Israel’s Jewish and democratic ideals are in harmony

Gil Troy

A new front in the relentless attacks on Israel is the attack on Israel’s democracy. The argument is perverse. Democracy remains MIA – missing in action – throughout the Arab world. Palestinians in Gaza suffer under a Hamas dictatorship. Palestinians in the West Bank endure an authoritarian regime with a president serving the 10th year of his four-year term. 

Israeli Arabs are among the few Arabs in the Middle East who enjoy basic civil liberties and a stable democratic government, exemplified by their 63.5 per cent turnout this past Israeli election. Palestinians in the territories are among the few Arabs (with their Israeli Arab cousins) who can petition a Supreme Court that occasionally limits the government. 

Nevertheless, critics magnify Israel’s occasional governmental missteps so much that many now believe Israeli democracy is imperiled, using that as an another excuse to question its right to exist.

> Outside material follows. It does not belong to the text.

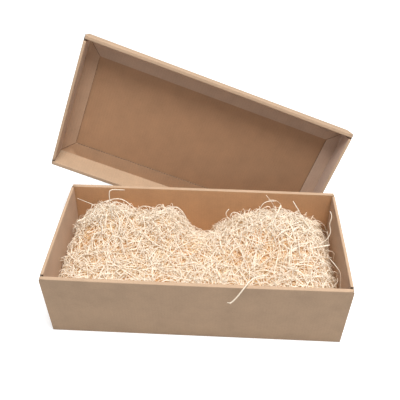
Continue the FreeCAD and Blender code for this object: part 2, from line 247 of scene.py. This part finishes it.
def noise(tree, vector, scale, detail, rough):
    """The value of a noise texture."""
    node = shader_node(tree, "ShaderNodeTexNoise", Scale=scale, Detail=detail, Roughness=rough)
    tree.links.new(vector, node.inputs["Vector"])
    return node.outputs["Fac"]


def stretched(tree, vector, scale):
    """The vector scaled along each axis."""
    node = shader_node(tree, "ShaderNodeMapping", Scale=scale)
    tree.links.new(vector, node.inputs["Vector"])
    return node.outputs["Vector"]


def maths(tree, operation, *values):
    """The result of a sum with numbers or sockets."""
    node = shader_node(tree, "ShaderNodeMath", operation=operation)
    for socket, value in zip(node.inputs, values):
        if isinstance(value, (int, float)):
            socket.default_value = value
        else:
            tree.links.new(value, socket)
    return node.outputs[0]


def mixed(tree, amount, first, second, blend="MIX"):
    """Two colours mixed. Each input is a value or a socket."""
    node = shader_node(tree, "ShaderNodeMix", data_type="RGBA", blend_type=blend)
    for name, value in (("Factor", amount), ("A", first), ("B", second)):
        socket = next(s for s in node.inputs if s.name == name and s.enabled)
        if isinstance(value, (int, float, tuple)):
            socket.default_value = value
        else:
            tree.links.new(value, socket)
    return next(s for s in node.outputs if s.enabled)


def grey(value):
    """A neutral shader colour."""
    return (value, value, value, 1.0)


def finish_surface(tree, shader, base, height, roughness, specular, strength, distance):
    """Gives the shader its colour, its gloss and a bump with this strength and distance."""
    tree.links.new(base, shader.inputs["Base Color"])
    shader.inputs["Roughness"].default_value = roughness
    shader.inputs["Specular IOR Level"].default_value = specular
    bump = shader_node(tree, "ShaderNodeBump", Strength=strength, Distance=distance)
    tree.links.new(height, bump.inputs["Height"])
    tree.links.new(bump.outputs["Normal"], shader.inputs["Normal"])


def liner(tree, place, mottle, fibre):
    """The colour of the board's faces: soft mottling, short fibres, dark specks and the inner walls' painted
    light.
    """
    base = mixed(tree, attribute(tree, "inside"), shade(KRAFT, 1.0), shade(KRAFT_INSIDE, 1.0))
    # Painted light: the inner walls' warm bounce light and their pale light
    base = mixed(tree, attribute(tree, "painted_warm_bounce"), base, shade(PAINTED_WARM_BOUNCE, 1.0))
    base = mixed(tree, attribute(tree, "pale"), base, shade(PAINTED_PALE_LIGHT, 1.0))
    mottles = ramp(tree, mottle, [(0.3, grey(0.93)), (0.5, grey(1.0)), (0.72, (1.07, 1.06, 1.05, 1))])
    base = mixed(tree, 1.0, base, mottles, "MULTIPLY")
    fibres = ramp(tree, fibre, [(0.34, grey(0.93)), (0.5, grey(1.0)), (0.68, grey(1.05))])
    base = mixed(tree, 0.7, base, fibres, "MULTIPLY")
    speck = noise(tree, place, scale=1100.0, detail=2.0, rough=0.5)
    specks = ramp(tree, speck, [(0.27, (0.74, 0.68, 0.62, 1)), (0.35, grey(1.0))])
    return mixed(tree, 0.55, base, specks, "MULTIPLY")


def kraft_board(name, flute_show):
    """Brown board: its liner with faint flutes, cut edges darker as raw board and as painted shade, and rim
    tops lighter as rubbed wear and a painted highlight.
    """
    material, tree, shader = new_material(name)
    place = attribute(tree, "board", "Vector")
    mottle = noise(tree, place, scale=38.0, detail=4.0, rough=0.62)
    fibre = noise(tree, stretched(tree, place, (420, 1300, 1300)), scale=1.0, detail=3.0, rough=0.6)
    base = liner(tree, place, mottle, fibre)
    wave = maths(tree, "SINE", maths(tree, "MULTIPLY", attribute(tree, "flute"), 2 * math.pi))
    crest = maths(tree, "MULTIPLY_ADD", wave, 0.5, 0.5)
    stripes = ramp(tree, crest, [(0.0, grey(0.94)), (1.0, grey(1.03))])
    base = mixed(tree, flute_show, base, stripes, "MULTIPLY")
    # Cut edges: darker raw board, and darker still as painted shade in the gaps along them
    raw_edge_and_shade = ramp(tree, crest, [(0.2, shade(KRAFT, 0.25)), (0.8, shade(KRAFT, 0.5))])
    base = mixed(tree, attribute(tree, "cut"), base, raw_edge_and_shade)
    # Rim tops lighter: rubbed wear and a painted highlight from the light above
    wear_and_highlight = maths(tree, "MULTIPLY", attribute(tree, "wear_and_painted_highlight"), maths(tree, "MULTIPLY_ADD", mottle, 0.8, 0.15))
    base = mixed(tree, wear_and_highlight, base, shade(KRAFT, 1.18, 0.02))
    flutes = maths(tree, "MULTIPLY", wave, 1.2 * flute_show)
    height = maths(tree, "MULTIPLY_ADD", fibre, 0.3, flutes)
    finish_surface(
        tree, shader, base, height, roughness=0.8, specular=0.25, strength=0.25, distance=0.3 * MM)
    return material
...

Underlying this outrageous lie is a false assumption – echoed in Israeli domestic politics – that Israel’s “Jewish” and “democratic” characters are in constant conflict. While there are occasional tensions, remember that the Bible gave birth to democracy, meaning that Jewish and democratic ideals usually harmonize with each other.

Democracy begins by realizing that every individual is equal, has dignity, and has inherent rights. From that flows the need to protect civil liberties, maintain consent of the governed, and nurture a flourishing civil society.

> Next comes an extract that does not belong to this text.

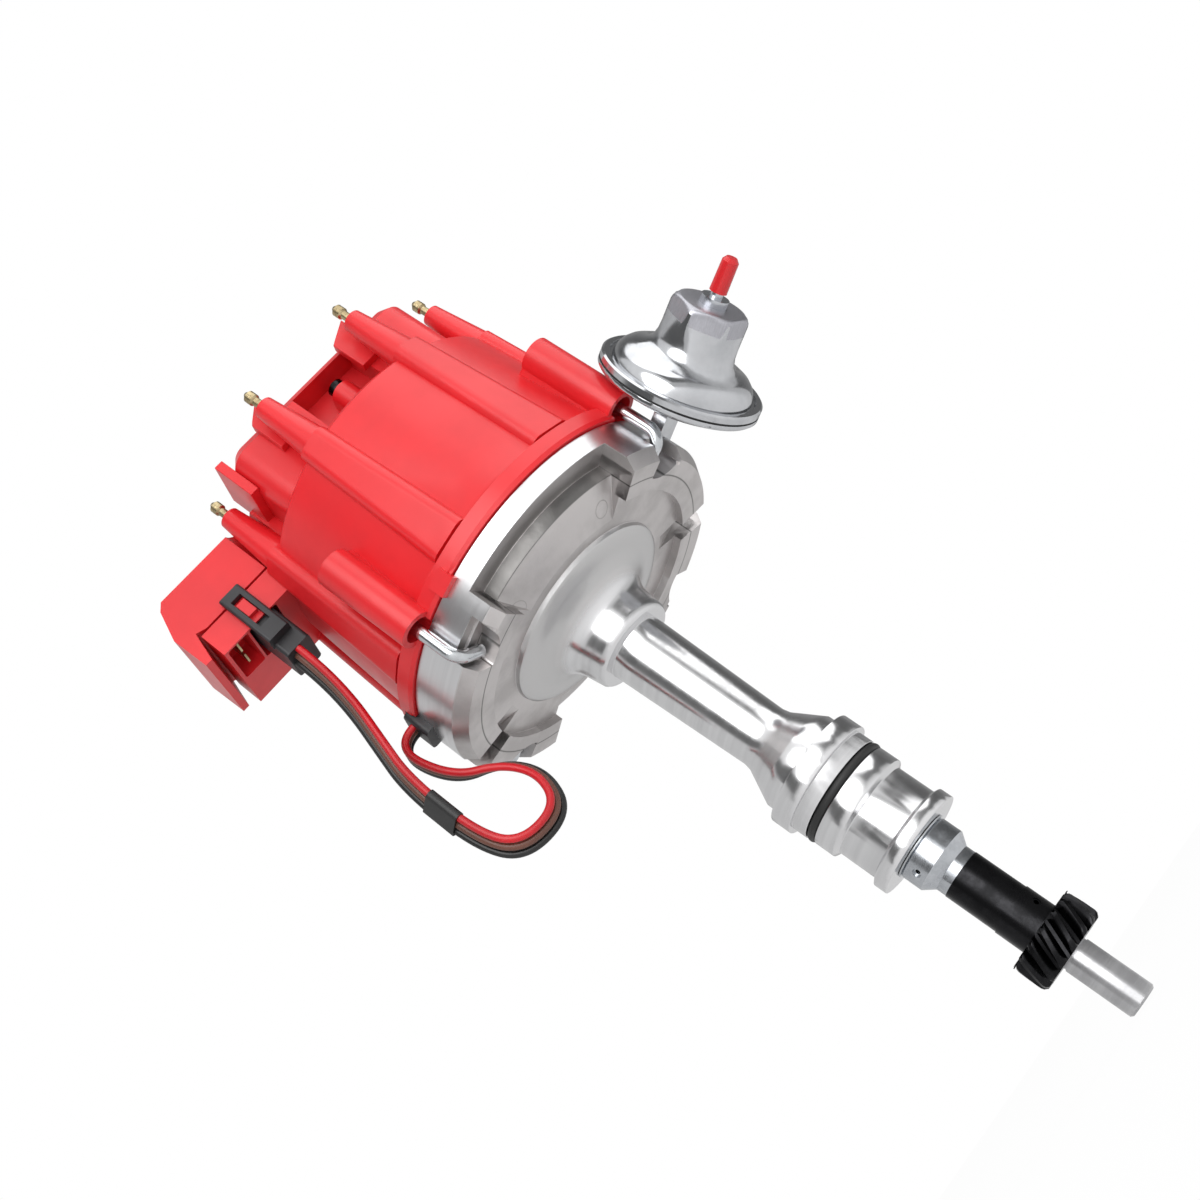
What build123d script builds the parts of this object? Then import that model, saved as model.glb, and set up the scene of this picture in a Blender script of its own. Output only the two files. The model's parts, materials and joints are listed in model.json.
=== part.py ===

The Bible was a revolutionary revelation because it appreciates each individual human being. The ideas of liberty and equality follow from that insight as naturally as summer follows spring. So many biblical verses celebrate the individual, the essential commitment to fairness, the mission to “proclaim liberty throughout the land.” 

That’s the easy sell. The great revisionist Zionist Ze’ev Jabotinsky loved to teach that “Every person’s a king,” crediting the Bible as the source of that notion, which clearly shaped his vision of how central democracy was in Jewish tradition and should be in a future Jewish state.

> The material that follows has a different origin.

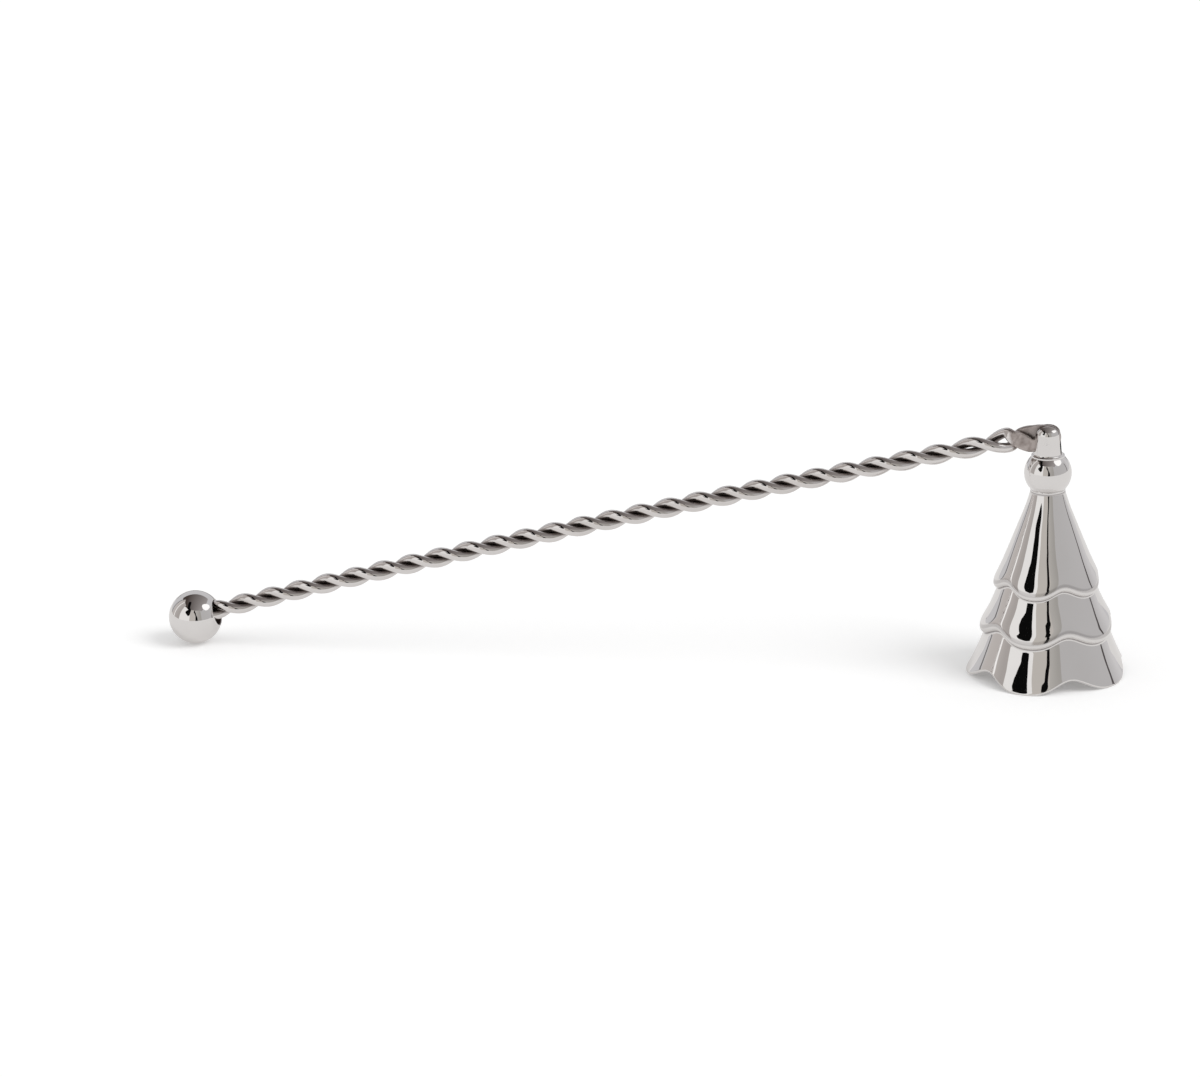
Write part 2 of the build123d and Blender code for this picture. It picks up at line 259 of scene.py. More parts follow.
# %% Flared skirt and hem lip
HEM_WAVE = 3.0 * MM
HEM_LIP = 0.5 * MM
FOOT_GRIND = 0.12 * MM
FLARE_STEPS = 12
INNER_SIDE_ANGLE = -180
hem_lean = math.atan(CONE_SLOPE + 2 * FLARE / FLARE_START)
hem_top = HEM_LIP * (1 + math.sin(hem_lean)) - FOOT_GRIND


def flared_skirt():
    places = []
    for step in range(FLARE_STEPS):
        share = step / FLARE_STEPS
        wave_height = HEM_WAVE - (HEM_WAVE - TIER_WAVES[1]) / 2 * (1 - share)
        height = FLARE_START + (hem_top - FLARE_START) * share
        places.append(scalloped(TIER_TOP_INSETS[2], height, wave_height))
    return places


def hem_lip():
    places = [(0, 0)] + bend((0, 0), HEM_LIP, math.degrees(hem_lean), INNER_SIDE_ANGLE, 3 * LIP_STEPS)
    return [scalloped(TIER_TOP_INSETS[2] + inward, hem_top - fall, HEM_WAVE) for inward, fall in places]


print("the hem leans", round(math.degrees(hem_lean), 1), "degrees")

# %% [markdown]
# ## From collar to cavity
#
# Going round the section once, the places run from the bore over the collar, down the outside,
# round the hem and up the inside. Each place says how many rings lead to it and how dark and dull
# it is: the crease under a lip gets painted shade and a duller finish, and the roll above it is
# made a little darker and duller too.
# Painting those marks by hand would miss the wave, so they are given ring by ring.

# %% Places down the bell
COLLAR_RADIUS = 4.15 * MM
COLLAR_ROUND = 0.15 * MM
COLLAR_STEPS = 4
COVE_STEPS = 12
WALL = 1.2 * MM
WALL_STEPS = 40
CAVITY_WAIST = 8.5 * MM
CAVITY_TOP = (4.5 * MM, 38.9 * MM)
BORE_RADIUS = 1.3 * MM
# Painted shade by ring, counted from the lip's last ring: most in the crease under the lip (0 to 3), a
# little on the roll above it (-16 to -11).
CREASE_SHADE_MARKS = {-16: 0.3, -15: 0.45, -14: 0.45, -13: 0.45, -12: 0.4, -11: 0.2,
                0: 0.5, 1: 1.0, 2: 1.0, 3: 0.5}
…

There was a broad Zionist consensus regarding the overlap and interplay between Jewish and democratic values. In his speech on “The Imperatives of the Jewish Revolution,” delivered in Haifa in 1944, David Ben-Gurion, across the ideological spectrum from Jabotinsky, proclaimed: “This people gave the world great and eternal moral truths and commandments. This people rose to prophetic visions of the unity of the Creator with His creation, of the dignity and infinite worth of the individual (because every man is created in the divine image), of social justice, universal peace, and love – ‘Thou shalt love thy neighbour as thyself.’”

The harder challenge is looking at someone like Moses, clearly designated by God as leader and seeing the democratic lessons embedded in his leadership narrative. When God first dispatches Moses to lead the people out of Egypt, the young ex-prince says, “but, behold, they will not believe me, nor hearken unto my voice: for they will say, The Lord hath not appeared unto thee.”  This reflects the classic democratic leader’s challenge of searching for legitimacy. 

Similarly, in the buildup to the giving of the Torah on Mount Sinai, God tells Moses that by making the revelation publicly, it will enhance his status with the people. A true dictator compels and controls, while a democratic leader invites and occasionally cajoles. Again, while Moses does not run for election, he does experience what we call in American politics the “permanent campaign,” the attempt to remain popular with the people, rooted in respect for them and their collective power.

All democracies are imperfect, and all reconcile various tensions. Rather than bemoaning Israel’s Jewish democracy, we should celebrate it as a miracle, that despite constant warlike conditions, it has preserved equality, liberty, consent of the governed, civil society and individual dignity, as both Jewish and democratic values.